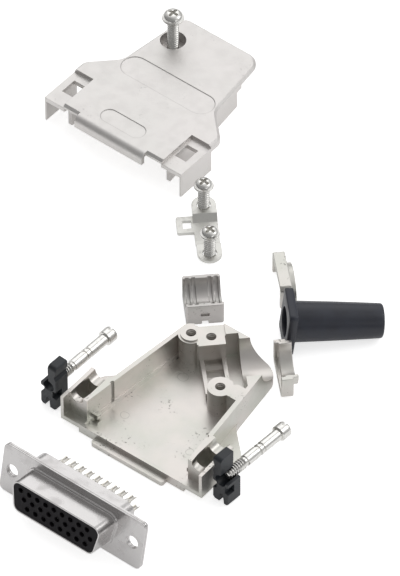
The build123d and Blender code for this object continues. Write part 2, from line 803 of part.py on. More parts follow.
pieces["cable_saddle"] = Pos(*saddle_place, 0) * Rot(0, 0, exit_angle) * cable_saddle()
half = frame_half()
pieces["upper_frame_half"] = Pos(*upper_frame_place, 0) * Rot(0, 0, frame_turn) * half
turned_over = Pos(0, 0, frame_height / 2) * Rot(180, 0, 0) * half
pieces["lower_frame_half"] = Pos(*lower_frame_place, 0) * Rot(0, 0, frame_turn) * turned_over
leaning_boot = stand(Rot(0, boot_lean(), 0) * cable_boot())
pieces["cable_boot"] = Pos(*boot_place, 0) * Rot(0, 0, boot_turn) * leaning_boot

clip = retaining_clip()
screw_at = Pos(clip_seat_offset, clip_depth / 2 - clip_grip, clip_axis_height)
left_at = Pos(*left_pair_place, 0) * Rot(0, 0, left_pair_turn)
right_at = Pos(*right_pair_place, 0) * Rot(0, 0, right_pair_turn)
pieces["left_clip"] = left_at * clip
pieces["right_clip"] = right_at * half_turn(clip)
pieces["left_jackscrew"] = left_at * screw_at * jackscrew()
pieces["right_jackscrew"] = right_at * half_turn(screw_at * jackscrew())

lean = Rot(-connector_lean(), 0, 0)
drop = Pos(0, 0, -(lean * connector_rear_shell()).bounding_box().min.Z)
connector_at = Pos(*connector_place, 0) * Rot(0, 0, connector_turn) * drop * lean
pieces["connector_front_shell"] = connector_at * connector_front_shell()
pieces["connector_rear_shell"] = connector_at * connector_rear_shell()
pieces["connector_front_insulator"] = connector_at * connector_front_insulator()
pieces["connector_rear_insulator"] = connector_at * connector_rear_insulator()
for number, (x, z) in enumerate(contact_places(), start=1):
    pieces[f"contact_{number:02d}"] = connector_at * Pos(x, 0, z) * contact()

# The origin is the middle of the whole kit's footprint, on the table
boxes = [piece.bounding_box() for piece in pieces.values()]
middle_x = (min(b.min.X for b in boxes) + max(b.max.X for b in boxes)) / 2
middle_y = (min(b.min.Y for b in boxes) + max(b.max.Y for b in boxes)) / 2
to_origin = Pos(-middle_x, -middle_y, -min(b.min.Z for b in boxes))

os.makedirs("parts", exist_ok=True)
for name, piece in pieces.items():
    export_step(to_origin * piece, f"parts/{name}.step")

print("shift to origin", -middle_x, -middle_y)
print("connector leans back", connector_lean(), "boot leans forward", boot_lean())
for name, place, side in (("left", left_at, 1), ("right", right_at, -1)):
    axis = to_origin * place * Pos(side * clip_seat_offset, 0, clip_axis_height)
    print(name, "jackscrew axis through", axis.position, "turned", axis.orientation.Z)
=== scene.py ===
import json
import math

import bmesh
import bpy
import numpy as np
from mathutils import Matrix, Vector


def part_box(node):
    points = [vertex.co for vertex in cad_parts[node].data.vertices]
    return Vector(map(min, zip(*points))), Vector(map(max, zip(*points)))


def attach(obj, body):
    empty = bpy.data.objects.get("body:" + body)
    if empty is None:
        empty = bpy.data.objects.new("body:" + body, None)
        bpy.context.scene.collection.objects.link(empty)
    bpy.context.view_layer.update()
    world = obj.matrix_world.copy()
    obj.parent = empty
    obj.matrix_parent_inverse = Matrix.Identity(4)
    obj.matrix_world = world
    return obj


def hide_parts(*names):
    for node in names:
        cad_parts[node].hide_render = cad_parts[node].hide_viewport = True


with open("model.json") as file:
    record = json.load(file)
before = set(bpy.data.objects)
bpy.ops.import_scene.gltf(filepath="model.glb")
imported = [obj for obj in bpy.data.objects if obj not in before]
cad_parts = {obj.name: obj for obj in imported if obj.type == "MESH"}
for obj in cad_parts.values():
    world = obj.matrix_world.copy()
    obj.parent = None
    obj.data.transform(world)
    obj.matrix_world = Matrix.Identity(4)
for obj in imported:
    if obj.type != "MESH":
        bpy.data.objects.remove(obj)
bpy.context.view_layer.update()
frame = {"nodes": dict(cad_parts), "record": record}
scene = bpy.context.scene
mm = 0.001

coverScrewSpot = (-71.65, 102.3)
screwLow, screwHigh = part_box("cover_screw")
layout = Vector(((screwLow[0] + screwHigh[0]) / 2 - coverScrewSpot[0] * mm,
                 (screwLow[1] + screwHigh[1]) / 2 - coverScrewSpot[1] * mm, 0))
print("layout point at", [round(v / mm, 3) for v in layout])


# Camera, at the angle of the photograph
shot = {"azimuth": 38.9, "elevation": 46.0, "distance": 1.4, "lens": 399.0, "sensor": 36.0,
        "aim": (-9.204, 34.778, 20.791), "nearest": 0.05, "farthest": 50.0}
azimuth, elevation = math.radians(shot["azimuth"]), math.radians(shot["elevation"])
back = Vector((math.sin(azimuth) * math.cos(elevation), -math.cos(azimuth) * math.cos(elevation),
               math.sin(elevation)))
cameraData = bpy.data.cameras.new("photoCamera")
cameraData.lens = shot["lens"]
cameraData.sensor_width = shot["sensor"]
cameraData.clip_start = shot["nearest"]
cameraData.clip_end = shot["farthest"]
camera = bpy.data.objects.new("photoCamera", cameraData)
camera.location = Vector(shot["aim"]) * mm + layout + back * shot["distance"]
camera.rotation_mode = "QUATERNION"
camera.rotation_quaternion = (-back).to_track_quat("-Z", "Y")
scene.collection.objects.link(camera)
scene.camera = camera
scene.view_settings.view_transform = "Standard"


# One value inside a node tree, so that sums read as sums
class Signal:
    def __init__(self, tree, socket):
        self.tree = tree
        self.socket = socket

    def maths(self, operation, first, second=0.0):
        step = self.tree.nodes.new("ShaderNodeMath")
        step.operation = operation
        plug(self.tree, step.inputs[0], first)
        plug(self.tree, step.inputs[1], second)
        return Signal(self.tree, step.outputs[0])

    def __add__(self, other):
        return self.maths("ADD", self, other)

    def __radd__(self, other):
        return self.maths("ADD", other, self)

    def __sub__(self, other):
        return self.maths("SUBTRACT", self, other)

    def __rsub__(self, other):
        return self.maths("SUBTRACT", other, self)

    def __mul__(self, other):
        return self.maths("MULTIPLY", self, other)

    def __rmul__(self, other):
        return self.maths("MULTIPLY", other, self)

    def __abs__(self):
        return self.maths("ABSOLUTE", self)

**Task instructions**
Reproduce only the lines from the one containing "# The origin" through the one containing "for node in", inclusive of both.

**Solution for this task**
# The origin is the middle of the whole kit's footprint, on the table
boxes = [piece.bounding_box() for piece in pieces.values()]
middle_x = (min(b.min.X for b in boxes) + max(b.max.X for b in boxes)) / 2
middle_y = (min(b.min.Y for b in boxes) + max(b.max.Y for b in boxes)) / 2
to_origin = Pos(-middle_x, -middle_y, -min(b.min.Z for b in boxes))

os.makedirs("parts", exist_ok=True)
for name, piece in pieces.items():
    export_step(to_origin * piece, f"parts/{name}.step")

print("shift to origin", -middle_x, -middle_y)
print("connector leans back", connector_lean(), "boot leans forward", boot_lean())
for name, place, side in (("left", left_at, 1), ("right", right_at, -1)):
    axis = to_origin * place * Pos(side * clip_seat_offset, 0, clip_axis_height)
    print(name, "jackscrew axis through", axis.position, "turned", axis.orientation.Z)
=== scene.py ===
import json
import math

import bmesh
import bpy
import numpy as np
from mathutils import Matrix, Vector


def part_box(node):
    points = [vertex.co for vertex in cad_parts[node].data.vertices]
    return Vector(map(min, zip(*points))), Vector(map(max, zip(*points)))


def attach(obj, body):
    empty = bpy.data.objects.get("body:" + body)
    if empty is None:
        empty = bpy.data.objects.new("body:" + body, None)
        bpy.context.scene.collection.objects.link(empty)
    bpy.context.view_layer.update()
    world = obj.matrix_world.copy()
    obj.parent = empty
    obj.matrix_parent_inverse = Matrix.Identity(4)
    obj.matrix_world = world
    return obj


def hide_parts(*names):
    for node in names:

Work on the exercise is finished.